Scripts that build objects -

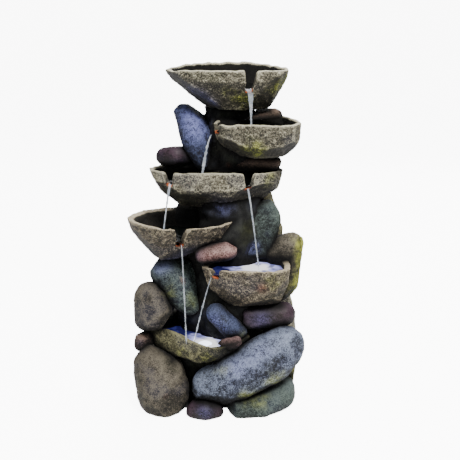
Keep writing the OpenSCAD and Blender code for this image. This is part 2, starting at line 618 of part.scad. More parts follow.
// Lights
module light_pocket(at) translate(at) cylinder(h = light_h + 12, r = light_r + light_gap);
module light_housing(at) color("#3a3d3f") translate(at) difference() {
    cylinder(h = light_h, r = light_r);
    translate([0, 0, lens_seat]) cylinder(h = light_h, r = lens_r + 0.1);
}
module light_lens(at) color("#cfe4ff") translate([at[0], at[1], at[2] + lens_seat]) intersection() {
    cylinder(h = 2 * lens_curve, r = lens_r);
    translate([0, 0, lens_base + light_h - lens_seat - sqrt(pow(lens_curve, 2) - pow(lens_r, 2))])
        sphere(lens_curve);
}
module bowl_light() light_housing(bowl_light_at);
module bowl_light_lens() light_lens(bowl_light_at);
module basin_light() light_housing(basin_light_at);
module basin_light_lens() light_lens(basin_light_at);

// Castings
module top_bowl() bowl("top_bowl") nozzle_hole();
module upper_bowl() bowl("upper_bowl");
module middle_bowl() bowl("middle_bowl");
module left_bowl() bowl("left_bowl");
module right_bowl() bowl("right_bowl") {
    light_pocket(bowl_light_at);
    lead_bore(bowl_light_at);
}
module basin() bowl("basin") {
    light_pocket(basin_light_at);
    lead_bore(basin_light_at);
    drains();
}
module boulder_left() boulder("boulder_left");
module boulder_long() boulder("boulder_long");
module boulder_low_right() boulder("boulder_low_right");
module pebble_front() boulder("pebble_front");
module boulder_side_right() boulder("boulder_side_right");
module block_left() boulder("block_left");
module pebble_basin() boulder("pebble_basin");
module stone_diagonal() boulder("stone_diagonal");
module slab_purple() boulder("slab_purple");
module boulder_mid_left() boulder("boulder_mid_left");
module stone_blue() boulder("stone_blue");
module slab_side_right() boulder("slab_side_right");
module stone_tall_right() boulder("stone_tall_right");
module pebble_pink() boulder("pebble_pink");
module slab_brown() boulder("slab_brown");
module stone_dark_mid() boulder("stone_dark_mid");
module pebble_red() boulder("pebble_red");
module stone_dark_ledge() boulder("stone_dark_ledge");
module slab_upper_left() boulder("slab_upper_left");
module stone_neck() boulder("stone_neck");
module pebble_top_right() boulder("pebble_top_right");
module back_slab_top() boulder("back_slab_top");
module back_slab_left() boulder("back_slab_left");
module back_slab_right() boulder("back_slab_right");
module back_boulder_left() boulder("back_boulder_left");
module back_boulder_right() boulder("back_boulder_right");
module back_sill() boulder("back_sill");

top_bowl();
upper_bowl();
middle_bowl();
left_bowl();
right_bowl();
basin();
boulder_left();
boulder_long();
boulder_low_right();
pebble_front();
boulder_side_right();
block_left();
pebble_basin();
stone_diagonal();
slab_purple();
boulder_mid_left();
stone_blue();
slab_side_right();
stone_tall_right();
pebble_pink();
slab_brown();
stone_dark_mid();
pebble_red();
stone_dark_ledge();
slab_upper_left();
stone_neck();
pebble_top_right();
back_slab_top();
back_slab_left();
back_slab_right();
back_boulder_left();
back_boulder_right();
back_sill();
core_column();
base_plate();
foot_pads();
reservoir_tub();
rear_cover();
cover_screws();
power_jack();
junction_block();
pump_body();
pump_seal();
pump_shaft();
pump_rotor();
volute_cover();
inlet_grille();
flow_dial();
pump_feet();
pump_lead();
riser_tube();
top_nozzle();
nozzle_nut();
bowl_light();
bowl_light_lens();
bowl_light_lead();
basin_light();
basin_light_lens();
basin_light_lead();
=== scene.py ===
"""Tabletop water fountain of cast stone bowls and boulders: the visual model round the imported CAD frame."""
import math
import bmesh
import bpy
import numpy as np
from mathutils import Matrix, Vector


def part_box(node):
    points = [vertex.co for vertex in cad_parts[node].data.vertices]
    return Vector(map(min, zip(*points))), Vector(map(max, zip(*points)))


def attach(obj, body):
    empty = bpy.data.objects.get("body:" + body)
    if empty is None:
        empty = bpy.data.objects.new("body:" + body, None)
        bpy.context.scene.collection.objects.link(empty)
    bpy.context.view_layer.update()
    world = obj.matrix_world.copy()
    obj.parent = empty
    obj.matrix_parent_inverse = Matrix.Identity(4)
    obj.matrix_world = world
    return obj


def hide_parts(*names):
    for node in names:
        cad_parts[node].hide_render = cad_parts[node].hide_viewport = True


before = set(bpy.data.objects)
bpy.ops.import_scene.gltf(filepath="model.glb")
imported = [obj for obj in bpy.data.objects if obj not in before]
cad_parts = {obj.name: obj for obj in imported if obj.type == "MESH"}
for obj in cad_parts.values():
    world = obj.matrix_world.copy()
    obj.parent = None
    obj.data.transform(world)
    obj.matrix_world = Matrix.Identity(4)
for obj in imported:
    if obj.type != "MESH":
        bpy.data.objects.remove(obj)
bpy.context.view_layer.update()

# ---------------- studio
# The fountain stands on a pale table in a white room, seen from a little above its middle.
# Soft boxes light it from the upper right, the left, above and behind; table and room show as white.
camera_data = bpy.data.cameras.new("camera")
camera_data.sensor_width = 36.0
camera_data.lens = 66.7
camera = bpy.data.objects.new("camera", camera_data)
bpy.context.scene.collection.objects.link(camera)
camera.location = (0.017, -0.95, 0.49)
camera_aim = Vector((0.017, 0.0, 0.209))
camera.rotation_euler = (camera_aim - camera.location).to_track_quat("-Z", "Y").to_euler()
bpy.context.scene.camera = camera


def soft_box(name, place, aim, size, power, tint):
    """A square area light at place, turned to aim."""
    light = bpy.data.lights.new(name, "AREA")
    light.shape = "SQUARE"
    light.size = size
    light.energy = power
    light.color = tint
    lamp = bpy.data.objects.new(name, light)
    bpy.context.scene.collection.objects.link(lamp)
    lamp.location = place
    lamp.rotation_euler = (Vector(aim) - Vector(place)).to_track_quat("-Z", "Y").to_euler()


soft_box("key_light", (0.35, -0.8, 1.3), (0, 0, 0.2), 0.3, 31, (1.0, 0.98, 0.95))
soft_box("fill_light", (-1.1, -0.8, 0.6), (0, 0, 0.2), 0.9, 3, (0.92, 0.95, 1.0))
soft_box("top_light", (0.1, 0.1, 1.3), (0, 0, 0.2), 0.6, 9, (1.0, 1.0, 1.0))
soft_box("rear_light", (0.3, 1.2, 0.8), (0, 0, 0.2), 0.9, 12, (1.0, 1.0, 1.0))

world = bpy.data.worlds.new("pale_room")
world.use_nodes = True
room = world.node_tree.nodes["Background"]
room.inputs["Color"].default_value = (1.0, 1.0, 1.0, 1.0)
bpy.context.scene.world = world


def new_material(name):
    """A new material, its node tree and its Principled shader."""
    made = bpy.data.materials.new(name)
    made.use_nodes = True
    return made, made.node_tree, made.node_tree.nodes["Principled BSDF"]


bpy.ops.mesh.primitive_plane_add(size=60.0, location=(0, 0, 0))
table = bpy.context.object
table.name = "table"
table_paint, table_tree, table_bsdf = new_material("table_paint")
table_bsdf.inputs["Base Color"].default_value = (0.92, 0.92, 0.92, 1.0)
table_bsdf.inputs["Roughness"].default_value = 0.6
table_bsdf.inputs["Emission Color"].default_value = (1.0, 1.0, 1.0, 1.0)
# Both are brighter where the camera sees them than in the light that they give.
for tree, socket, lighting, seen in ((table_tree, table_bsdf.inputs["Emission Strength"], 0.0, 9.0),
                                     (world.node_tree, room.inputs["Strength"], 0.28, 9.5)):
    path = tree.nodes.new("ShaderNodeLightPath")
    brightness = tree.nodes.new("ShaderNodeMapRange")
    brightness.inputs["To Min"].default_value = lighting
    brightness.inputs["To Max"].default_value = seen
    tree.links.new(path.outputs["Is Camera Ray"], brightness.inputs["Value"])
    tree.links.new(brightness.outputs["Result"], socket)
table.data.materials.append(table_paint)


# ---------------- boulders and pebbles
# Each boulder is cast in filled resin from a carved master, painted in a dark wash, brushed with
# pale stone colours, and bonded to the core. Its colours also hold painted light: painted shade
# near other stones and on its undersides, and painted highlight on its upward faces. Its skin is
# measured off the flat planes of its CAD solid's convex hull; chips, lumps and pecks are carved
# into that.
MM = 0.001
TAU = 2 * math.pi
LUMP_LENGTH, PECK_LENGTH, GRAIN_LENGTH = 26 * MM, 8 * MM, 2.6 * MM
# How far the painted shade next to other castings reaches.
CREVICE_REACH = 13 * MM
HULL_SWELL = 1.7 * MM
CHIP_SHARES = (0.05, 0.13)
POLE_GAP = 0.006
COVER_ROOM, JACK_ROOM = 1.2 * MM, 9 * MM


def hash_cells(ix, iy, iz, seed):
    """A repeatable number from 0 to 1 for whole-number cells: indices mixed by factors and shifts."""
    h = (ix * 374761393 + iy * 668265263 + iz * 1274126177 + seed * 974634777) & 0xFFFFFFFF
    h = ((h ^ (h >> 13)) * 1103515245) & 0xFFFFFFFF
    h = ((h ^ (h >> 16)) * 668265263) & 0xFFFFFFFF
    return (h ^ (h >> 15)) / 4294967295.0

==

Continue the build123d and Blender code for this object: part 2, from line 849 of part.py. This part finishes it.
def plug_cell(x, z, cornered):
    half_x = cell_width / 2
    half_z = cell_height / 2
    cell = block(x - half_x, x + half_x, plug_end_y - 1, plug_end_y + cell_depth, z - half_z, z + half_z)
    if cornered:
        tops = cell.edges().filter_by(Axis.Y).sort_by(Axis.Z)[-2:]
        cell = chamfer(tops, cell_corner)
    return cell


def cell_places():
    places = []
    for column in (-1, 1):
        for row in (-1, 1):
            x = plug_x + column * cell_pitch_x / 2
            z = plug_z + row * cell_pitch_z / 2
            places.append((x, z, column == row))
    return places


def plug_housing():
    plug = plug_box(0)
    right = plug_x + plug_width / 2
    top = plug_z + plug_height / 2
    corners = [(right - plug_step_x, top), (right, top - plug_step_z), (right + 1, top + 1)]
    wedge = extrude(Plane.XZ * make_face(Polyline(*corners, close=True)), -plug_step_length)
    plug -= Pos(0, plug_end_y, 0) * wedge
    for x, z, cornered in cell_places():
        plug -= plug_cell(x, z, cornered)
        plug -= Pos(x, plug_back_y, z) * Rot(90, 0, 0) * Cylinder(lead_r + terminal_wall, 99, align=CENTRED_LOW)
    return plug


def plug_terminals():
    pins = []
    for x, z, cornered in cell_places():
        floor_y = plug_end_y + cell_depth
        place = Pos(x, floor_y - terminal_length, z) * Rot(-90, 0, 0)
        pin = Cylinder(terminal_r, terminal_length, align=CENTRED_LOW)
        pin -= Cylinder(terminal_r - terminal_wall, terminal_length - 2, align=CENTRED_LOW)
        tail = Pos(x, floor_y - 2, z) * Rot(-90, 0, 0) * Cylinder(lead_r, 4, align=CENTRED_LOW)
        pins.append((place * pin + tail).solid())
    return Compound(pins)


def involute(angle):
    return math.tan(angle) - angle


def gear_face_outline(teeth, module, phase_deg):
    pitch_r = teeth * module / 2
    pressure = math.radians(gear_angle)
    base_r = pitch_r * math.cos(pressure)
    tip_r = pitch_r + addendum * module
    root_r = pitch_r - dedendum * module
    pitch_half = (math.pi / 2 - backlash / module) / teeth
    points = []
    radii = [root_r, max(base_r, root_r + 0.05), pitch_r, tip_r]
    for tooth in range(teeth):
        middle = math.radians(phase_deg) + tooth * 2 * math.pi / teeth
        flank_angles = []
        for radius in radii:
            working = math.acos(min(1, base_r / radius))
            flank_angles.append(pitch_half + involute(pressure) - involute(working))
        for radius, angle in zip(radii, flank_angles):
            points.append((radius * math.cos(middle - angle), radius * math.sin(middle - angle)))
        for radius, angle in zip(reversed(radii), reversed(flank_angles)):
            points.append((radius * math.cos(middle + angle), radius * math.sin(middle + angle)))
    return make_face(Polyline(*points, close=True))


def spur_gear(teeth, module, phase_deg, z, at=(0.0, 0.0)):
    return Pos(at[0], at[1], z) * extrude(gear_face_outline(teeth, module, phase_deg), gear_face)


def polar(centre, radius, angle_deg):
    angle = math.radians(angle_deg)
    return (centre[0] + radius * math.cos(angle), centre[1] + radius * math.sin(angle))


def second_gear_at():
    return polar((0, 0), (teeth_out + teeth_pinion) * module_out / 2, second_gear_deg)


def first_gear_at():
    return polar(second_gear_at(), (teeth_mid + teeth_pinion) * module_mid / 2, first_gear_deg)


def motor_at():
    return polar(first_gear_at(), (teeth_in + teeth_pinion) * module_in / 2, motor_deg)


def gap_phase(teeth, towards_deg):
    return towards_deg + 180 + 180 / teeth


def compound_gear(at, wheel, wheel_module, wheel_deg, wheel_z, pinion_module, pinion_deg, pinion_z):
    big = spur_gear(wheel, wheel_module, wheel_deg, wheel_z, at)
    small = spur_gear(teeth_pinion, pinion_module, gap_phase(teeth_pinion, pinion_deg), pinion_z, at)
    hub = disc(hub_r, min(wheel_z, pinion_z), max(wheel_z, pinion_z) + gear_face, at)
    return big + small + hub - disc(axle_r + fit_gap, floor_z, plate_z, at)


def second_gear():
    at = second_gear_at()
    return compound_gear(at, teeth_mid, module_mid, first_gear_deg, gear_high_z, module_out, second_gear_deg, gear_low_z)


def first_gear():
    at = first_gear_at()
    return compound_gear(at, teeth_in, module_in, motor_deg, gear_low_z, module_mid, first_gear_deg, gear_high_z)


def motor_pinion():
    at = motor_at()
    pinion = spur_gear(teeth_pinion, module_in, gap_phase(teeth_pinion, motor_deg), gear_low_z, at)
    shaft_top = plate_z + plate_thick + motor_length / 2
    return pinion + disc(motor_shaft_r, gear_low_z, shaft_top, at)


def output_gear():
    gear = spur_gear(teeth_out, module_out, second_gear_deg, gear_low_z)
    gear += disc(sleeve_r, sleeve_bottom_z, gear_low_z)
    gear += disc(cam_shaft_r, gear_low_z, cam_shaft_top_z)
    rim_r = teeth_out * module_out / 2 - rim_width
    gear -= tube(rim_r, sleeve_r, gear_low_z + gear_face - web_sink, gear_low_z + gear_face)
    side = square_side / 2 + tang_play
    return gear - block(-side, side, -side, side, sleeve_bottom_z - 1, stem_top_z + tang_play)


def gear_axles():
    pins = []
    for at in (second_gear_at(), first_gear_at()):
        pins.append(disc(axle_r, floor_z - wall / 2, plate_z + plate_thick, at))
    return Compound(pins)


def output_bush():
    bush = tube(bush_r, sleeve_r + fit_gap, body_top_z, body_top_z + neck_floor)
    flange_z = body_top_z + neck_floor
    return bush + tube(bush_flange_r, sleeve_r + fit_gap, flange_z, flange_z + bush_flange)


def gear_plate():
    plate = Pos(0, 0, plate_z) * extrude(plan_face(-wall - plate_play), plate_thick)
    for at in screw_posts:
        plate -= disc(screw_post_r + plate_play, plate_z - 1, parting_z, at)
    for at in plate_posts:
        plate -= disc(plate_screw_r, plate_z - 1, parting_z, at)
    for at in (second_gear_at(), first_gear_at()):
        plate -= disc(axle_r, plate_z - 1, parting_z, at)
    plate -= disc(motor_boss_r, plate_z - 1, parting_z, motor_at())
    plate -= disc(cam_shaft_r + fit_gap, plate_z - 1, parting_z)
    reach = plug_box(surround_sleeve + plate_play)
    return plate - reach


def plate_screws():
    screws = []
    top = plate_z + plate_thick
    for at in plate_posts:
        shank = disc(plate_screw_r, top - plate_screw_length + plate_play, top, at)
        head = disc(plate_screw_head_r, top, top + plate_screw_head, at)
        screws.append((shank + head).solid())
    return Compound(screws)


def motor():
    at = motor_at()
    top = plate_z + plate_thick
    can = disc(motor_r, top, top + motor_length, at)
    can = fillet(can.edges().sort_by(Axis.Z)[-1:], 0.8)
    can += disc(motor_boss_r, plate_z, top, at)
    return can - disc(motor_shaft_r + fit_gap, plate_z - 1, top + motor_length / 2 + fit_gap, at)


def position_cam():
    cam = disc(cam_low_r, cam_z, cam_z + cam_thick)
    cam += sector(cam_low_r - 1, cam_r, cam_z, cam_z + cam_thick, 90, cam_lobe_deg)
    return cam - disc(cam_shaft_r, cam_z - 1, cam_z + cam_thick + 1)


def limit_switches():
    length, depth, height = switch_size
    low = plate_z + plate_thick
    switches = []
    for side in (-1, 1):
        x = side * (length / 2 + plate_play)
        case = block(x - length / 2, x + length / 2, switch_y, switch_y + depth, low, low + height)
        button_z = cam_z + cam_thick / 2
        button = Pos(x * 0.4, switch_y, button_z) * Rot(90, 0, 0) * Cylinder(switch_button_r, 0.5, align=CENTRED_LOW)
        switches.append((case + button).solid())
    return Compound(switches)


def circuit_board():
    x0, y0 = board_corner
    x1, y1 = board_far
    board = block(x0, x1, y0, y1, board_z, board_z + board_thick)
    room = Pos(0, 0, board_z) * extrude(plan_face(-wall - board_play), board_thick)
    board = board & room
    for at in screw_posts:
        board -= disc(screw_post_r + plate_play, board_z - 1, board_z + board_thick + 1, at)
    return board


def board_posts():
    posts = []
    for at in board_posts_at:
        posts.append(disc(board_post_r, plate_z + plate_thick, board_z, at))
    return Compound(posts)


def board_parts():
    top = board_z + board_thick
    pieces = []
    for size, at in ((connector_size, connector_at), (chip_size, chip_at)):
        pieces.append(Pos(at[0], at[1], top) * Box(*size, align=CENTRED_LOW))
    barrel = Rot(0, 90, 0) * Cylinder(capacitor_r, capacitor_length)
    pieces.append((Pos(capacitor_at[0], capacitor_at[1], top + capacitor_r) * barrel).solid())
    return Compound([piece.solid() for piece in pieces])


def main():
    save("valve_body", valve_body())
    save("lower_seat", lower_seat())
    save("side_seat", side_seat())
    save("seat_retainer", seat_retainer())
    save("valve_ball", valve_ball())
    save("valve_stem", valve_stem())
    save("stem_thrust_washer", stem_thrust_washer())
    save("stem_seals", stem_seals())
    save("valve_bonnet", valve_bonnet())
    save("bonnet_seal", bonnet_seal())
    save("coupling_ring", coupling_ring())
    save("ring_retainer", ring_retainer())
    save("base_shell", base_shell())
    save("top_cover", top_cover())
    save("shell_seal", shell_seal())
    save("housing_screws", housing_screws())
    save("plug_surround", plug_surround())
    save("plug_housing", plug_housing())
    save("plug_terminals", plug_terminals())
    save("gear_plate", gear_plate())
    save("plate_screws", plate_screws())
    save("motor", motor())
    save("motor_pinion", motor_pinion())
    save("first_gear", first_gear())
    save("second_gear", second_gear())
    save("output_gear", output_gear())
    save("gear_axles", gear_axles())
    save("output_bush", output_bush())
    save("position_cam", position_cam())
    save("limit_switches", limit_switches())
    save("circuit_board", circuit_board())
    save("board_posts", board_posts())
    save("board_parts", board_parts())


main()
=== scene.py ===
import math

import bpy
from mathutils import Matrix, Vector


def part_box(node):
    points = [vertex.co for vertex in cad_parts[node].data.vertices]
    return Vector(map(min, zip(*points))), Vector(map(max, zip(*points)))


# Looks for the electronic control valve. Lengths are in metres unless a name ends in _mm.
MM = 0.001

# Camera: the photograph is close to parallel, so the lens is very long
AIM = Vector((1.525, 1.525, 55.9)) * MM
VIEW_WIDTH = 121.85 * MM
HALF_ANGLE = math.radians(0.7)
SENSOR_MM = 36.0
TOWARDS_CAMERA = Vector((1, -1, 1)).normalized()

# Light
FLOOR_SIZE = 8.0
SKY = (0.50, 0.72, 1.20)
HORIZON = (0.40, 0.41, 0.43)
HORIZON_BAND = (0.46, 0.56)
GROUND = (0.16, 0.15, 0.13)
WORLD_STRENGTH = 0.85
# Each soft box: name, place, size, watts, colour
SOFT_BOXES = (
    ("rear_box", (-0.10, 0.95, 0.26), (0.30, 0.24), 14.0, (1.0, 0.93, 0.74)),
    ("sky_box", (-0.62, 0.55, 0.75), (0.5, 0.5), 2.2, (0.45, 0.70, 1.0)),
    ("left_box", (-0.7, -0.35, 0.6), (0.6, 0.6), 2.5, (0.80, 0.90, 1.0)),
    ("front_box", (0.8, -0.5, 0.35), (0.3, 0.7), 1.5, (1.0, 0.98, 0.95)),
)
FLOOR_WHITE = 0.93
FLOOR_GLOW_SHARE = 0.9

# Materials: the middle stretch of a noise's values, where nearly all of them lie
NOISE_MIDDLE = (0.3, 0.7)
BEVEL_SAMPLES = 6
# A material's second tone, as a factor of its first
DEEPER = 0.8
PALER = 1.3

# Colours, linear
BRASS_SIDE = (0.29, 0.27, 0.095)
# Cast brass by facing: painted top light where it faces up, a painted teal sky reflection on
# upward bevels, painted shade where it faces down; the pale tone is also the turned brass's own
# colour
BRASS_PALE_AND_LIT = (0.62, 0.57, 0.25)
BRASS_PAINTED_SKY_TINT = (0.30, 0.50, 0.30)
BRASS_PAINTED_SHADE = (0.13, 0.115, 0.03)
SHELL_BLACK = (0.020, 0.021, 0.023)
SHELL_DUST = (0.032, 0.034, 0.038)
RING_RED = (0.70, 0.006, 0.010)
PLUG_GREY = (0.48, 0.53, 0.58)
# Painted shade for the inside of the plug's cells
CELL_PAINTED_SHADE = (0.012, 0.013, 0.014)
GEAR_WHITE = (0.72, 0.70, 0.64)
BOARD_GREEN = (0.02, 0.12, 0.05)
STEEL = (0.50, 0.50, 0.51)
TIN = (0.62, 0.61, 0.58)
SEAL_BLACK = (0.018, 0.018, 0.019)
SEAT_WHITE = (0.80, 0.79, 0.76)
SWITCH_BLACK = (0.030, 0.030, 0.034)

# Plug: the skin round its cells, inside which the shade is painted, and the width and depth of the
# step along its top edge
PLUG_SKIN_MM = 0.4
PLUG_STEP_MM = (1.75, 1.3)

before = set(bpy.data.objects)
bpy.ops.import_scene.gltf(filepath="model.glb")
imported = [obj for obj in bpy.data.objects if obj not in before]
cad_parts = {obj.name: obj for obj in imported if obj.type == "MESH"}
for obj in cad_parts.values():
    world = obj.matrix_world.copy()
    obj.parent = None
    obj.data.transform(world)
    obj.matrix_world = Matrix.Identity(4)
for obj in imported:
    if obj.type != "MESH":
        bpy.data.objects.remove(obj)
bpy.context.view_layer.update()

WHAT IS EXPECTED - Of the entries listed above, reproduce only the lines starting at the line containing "Keep writing the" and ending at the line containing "module basin_light_lens() light_lens(basin_light_at);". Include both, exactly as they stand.

WORKED ANSWER -
Keep writing the OpenSCAD and Blender code for this image. This is part 2, starting at line 618 of part.scad. More parts follow.
// Lights
module light_pocket(at) translate(at) cylinder(h = light_h + 12, r = light_r + light_gap);
module light_housing(at) color("#3a3d3f") translate(at) difference() {
    cylinder(h = light_h, r = light_r);
    translate([0, 0, lens_seat]) cylinder(h = light_h, r = lens_r + 0.1);
}
module light_lens(at) color("#cfe4ff") translate([at[0], at[1], at[2] + lens_seat]) intersection() {
    cylinder(h = 2 * lens_curve, r = lens_r);
    translate([0, 0, lens_base + light_h - lens_seat - sqrt(pow(lens_curve, 2) - pow(lens_r, 2))])
        sphere(lens_curve);
}
module bowl_light() light_housing(bowl_light_at);
module bowl_light_lens() light_lens(bowl_light_at);
module basin_light() light_housing(basin_light_at);
module basin_light_lens() light_lens(basin_light_at);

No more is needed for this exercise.